**YOUR OBJECTIVE:** Give the data a second time, exactly and in full.

**DATASET SECTION:**

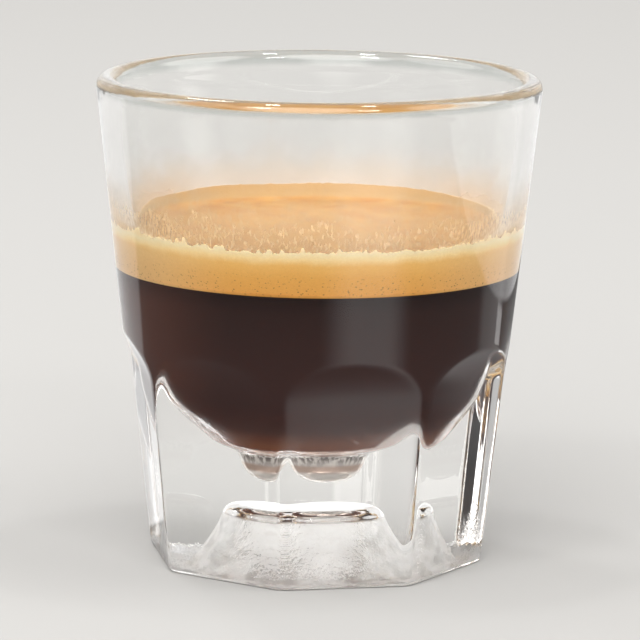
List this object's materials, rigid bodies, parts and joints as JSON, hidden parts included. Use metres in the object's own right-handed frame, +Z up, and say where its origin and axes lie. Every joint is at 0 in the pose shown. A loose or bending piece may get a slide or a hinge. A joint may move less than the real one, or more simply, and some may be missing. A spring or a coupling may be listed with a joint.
{
  "type": "espresso in a glass",
  "caption": "Thick-walled tumbler with a flat-sided foot, holding dark coffee under a layer of golden foam.",
  "frame": {"origin": "centre of the foot, on the surface that the glass stands on", "axes": "+Z up along the glass's axis; the pictured side faces -Y, with +X to its right"},
  "size_m": [0.073, 0.073, 0.08],
  "materials": {
    "clear_glass": "clear pressed glass, polished, with a stippled foot",
    "dark_coffee": "dark brown liquid, reddish where thin",
    "golden_foam": "fine golden foam, paler at its edge"
  },
  "bodies": {
    "root": {"glass": "clear_glass", "coffee": "dark_coffee", "crema": "golden_foam"}
  },
  "joints": []
}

**REPLY TO THE EXERCISE:**
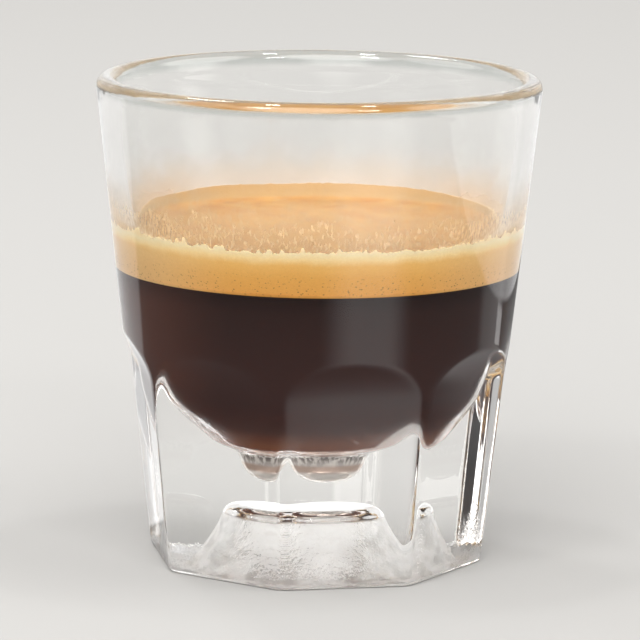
List this object's materials, rigid bodies, parts and joints as JSON, hidden parts included. Use metres in the object's own right-handed frame, +Z up, and say where its origin and axes lie. Every joint is at 0 in the pose shown. A loose or bending piece may get a slide or a hinge. A joint may move less than the real one, or more simply, and some may be missing. A spring or a coupling may be listed with a joint.
{
  "type": "espresso in a glass",
  "caption": "Thick-walled tumbler with a flat-sided foot, holding dark coffee under a layer of golden foam.",
  "frame": {"origin": "centre of the foot, on the surface that the glass stands on", "axes": "+Z up along the glass's axis; the pictured side faces -Y, with +X to its right"},
  "size_m": [0.073, 0.073, 0.08],
  "materials": {
    "clear_glass": "clear pressed glass, polished, with a stippled foot",
    "dark_coffee": "dark brown liquid, reddish where thin",
    "golden_foam": "fine golden foam, paler at its edge"
  },
  "bodies": {
    "root": {"glass": "clear_glass", "coffee": "dark_coffee", "crema": "golden_foam"}
  },
  "joints": []
}